What is needed: Output only the lines running from the line bearing "(ROD_STANDOFF, 0, 0))" through the line bearing "obj.matrix_world = world", character for character.

start

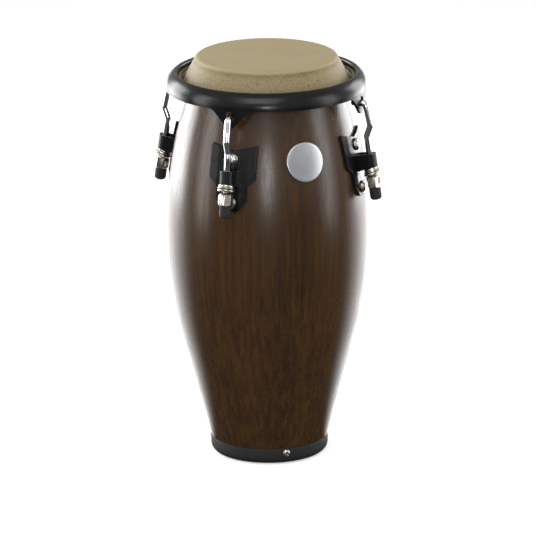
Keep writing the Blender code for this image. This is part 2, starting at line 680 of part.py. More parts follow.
def build():
    clear_scene()

    wood = finish("stained_wood", (0.105, 0.052, 0.026), 0.38)
    rubber = finish("black_rubber", (0.018, 0.017, 0.018), 0.7)
    skin = finish("raw_skin", (0.62, 0.54, 0.36), 0.6)
    black = finish("black_powder_coat", (0.012, 0.012, 0.015), 0.28, 0.3)
    nickel = finish("nickel", (0.72, 0.67, 0.58), 0.25, 1.0)
    chrome = finish("chrome", (0.82, 0.83, 0.85), 0.1, 1.0)
    steel = finish("zinc_steel", (0.55, 0.56, 0.58), 0.4, 1.0)
    silver = finish("silver_badge", (0.78, 0.78, 0.79), 0.3, 0.9)

    place("shell", shell_mesh(), wood)
    place("foot_ring", foot_ring_mesh(), rubber)
    place("head_top", head_top_mesh(), skin)
    place("head_collar", head_collar_mesh(), skin)
    place("head_tuck", head_tuck_mesh(), skin)
    place("flesh_hoop", flesh_hoop_mesh(), steel)
    place("rim", rim_mesh(), black)
    place("badge", badge_mesh(), silver, turn=facing(0))

    foot_screw = screw_mesh(
        "foot_screw", FOOT_SCREW_HEAD, FOOT_SCREW_HEAD * 0.3, FOOT_SCREW_SHANK, FOOT_SCREW_LENGTH
    )
    foot_screw.transform(Matrix.Translation((foot_radius + CLEARANCE, 0, FOOT_SCREW_HEIGHT)))
    for side, azimuth in FOOT_SCREW_AZIMUTHS.items():
        place("foot_screw_" + side, foot_screw, nickel, turn=facing(azimuth))

    plate = side_plate_mesh()
    grip = PLATE_SHEET + CLEARANCE + SHELL_WALL
    facet = (BOW_RADIUS - SHELL_WALL) * (1 - math.cos((UPPER_TAPER + LOWER_TAPER) / BOW_STEPS / 2))
    washer_back = grip + facet + CLEARANCE + BACK_WASHER**2 / 8 / (BELLY_RADIUS - SHELL_WALL) * 1.15
    nut_back = washer_back + BACK_WASHER_SHEET + CLEARANCE
    bolt_length = nut_back + BACK_NUT_HEIGHT + BOLT_STICK_OUT
    bolt = screw_mesh("plate_bolt", BOLT_HEAD, BOLT_HEAD_HEIGHT, BOLT_SHANK, bolt_length)
    back_washer = washer_mesh("back_washer", BACK_WASHER / 2, BOLT_SHANK / 2 + CLEARANCE, BACK_WASHER_SHEET)
    back_washer.transform(Matrix.Rotation(math.pi / 2, 4, "Y"))
    back_nut = back_nut_mesh()

    slant_rise = ROD_STANDOFF * math.tan(STRAP_SLANT)
    across = 1 / math.cos(STRAP_SLANT)
    cup_seat = slant_rise - (CLEARANCE + CUP_WASHER_HEIGHT / 2) * across
    washer_seat = cup_seat - (CUP_WASHER_HEIGHT / 2 + CLEARANCE + SEAT_WASHER_HEIGHT / 2) * across
    nut_top = washer_seat - SEAT_WASHER_HEIGHT / 2 * across - NUT_SEATING
    nut_seat = nut_top - NUT_HEIGHT / 2
    cap_seat = nut_top - NUT_HEIGHT - CLEARANCE
    rod_end = cap_seat - CAP_LENGTH + CAP_END_WALL + CLEARANCE
    cup_washer = cup_washer_mesh()
    seat_washer = washer_mesh("seat_washer", WASHER / 2, WASHER_BORE / 2, SEAT_WASHER_HEIGHT, SEAT_SINK)
    nut = tuning_nut_mesh()
    cap = end_cap_mesh()
    rod = tuning_rod_curve(rod_end)

    seat_radius, seat_level = on_plate(SEAT_HEIGHT)
    for lug, azimuth in LUGS.items():
        frame = place("lug_" + lug, None, turn=facing(azimuth))
        seat = place("seat_" + lug, None, parent=frame, location=(seat_radius, 0, seat_level), tilt=-SEAT_LEAN)
        place("side_plate_" + lug, plate, black, frame)
        for level, height in bolt_heights().items():
            radius, rise = on_plate(height)
            slope = slope_at(height)
            axis = place(f"bolt_axis_{level}_{lug}", None, parent=frame, location=(radius, 0, rise), tilt=-slope)
            place(f"plate_bolt_{level}_{lug}", bolt, nickel, axis, (CLEARANCE, 0, 0))
            washer_place = (-washer_back - BACK_WASHER_SHEET / 2, 0, 0)
            place(f"back_washer_{level}_{lug}", back_washer, steel, axis, washer_place)
            nut_place = (-nut_back - BACK_NUT_HEIGHT / 2, 0, 0)
            place(f"back_nut_{level}_{lug}", back_nut, steel, axis, nut_place)
        slant = -STRAP_SLANT
        place("cup_washer_" + lug, cup_washer, nickel, seat, (ROD_STANDOFF, 0, cup_seat), slant)
        place("seat_washer_" + lug, seat_washer, nickel, seat, (ROD_STANDOFF, 0, washer_seat), slant)
        place("tuning_rod_" + lug, rod, chrome, seat, (ROD_STANDOFF, 0, 0))
        place("tuning_nut_" + lug, nut, nickel, seat, (ROD_STANDOFF, 0, nut_seat))
        place("end_cap_" + lug, cap, rubber, seat, (ROD_STANDOFF, 0, cap_seat))


build()
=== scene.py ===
# Looks of the mini conga: stained staves, raw skin, powder-coated steel and plated hardware.

import json
import math

import bmesh
import bpy
from mathutils import Matrix, Vector


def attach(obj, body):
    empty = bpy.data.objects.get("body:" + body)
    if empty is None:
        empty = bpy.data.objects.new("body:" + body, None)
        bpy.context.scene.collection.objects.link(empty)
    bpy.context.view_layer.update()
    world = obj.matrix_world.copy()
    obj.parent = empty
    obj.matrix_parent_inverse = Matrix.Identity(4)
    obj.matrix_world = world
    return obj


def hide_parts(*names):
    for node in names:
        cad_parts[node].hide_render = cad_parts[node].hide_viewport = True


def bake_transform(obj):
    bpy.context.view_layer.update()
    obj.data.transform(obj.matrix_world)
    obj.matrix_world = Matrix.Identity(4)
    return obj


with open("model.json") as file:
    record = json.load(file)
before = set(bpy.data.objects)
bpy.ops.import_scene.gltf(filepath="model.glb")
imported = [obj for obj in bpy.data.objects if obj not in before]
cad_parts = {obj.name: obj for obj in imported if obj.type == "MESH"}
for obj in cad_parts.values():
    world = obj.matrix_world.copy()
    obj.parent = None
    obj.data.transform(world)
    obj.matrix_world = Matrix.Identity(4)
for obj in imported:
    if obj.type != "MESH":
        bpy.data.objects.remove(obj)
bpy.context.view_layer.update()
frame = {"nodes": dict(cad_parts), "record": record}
nodes = frame["nodes"]
record = frame["record"]
print("stage: frame loaded,", len(nodes), "nodes")


# One output of a material's nodes, with arithmetic that adds Math nodes.
class Socket:
    def __init__(self, shader, output):
        self.shader = shader
        self.output = output

    def mathWith(self, operation, *others):
        return self.shader.add("ShaderNodeMath", {"operation": operation}, [self, *others])

    def __add__(self, other):
        return self.mathWith("ADD", other)

    __radd__ = __add__

    def __mul__(self, other):
        return self.mathWith("MULTIPLY", other)

    __rmul__ = __mul__


# A material with a Principled BSDF whose constants sit on its own sockets.
class Shader:
    def __init__(self, name, settings):
        self.material = bpy.data.materials.new(name)
        self.material.use_nodes = True
        self.tree = self.material.node_tree
        self.surface = self.tree.nodes["Principled BSDF"]
        for socket, value in settings.items():
            self.surface.inputs[socket].default_value = value
        self.place = self.add("ShaderNodeTexCoord", {}, [], "Object")

    def add(self, kind, settings, inputs, output=0):
        node = self.tree.nodes.new(kind)
        for key, value in settings.items():
            setattr(node, key, value)
        pairs = inputs.items() if isinstance(inputs, dict) else enumerate(inputs)
        for key, value in pairs:
            if isinstance(value, Socket):
                self.tree.links.new(value.output, node.inputs[key])
            else:
                node.inputs[key].default_value = value
        return Socket(self, node.outputs[output])

    def noise(self, scale, detail=4.0, stretch=(1, 1, 1), roughness=0.5):
        place = self.stretched(stretch)
        settings = {"Vector": place, "Scale": scale, "Detail": detail, "Roughness": roughness}
        return self.add("ShaderNodeTexNoise", {}, settings, "Fac")

    def stretched(self, stretch):
        return self.add("ShaderNodeVectorMath", {"operation": "MULTIPLY"}, [self.place, stretch])

    def mix(self, factor, first, second):
        settings = {"data_type": "RGBA"}
        return self.add("ShaderNodeMix", settings, {0: factor, 6: first, 7: second}, 2)

    def ramp(self, value, low, high, start=0.0, end=1.0):
        inputs = {0: value, 1: low, 2: high, 3: start, 4: end}
        return self.add("ShaderNodeMapRange", {"clamp": True}, inputs)

    def link(self, socket, value):
        self.tree.links.new(value.output, self.surface.inputs[socket])

    def bump(self, height, distance, strength=1.0):
        inputs = {"Height": height, "Distance": distance, "Strength": strength}
        self.link("Normal", self.add("ShaderNodeBump", {}, inputs, "Normal"))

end

Exercise response:
        place("tuning_rod_" + lug, rod, chrome, seat, (ROD_STANDOFF, 0, 0))
        place("tuning_nut_" + lug, nut, nickel, seat, (ROD_STANDOFF, 0, nut_seat))
        place("end_cap_" + lug, cap, rubber, seat, (ROD_STANDOFF, 0, cap_seat))


build()
=== scene.py ===
# Looks of the mini conga: stained staves, raw skin, powder-coated steel and plated hardware.

import json
import math

import bmesh
import bpy
from mathutils import Matrix, Vector


def attach(obj, body):
    empty = bpy.data.objects.get("body:" + body)
    if empty is None:
        empty = bpy.data.objects.new("body:" + body, None)
        bpy.context.scene.collection.objects.link(empty)
    bpy.context.view_layer.update()
    world = obj.matrix_world.copy()
    obj.parent = empty
    obj.matrix_parent_inverse = Matrix.Identity(4)
    obj.matrix_world = world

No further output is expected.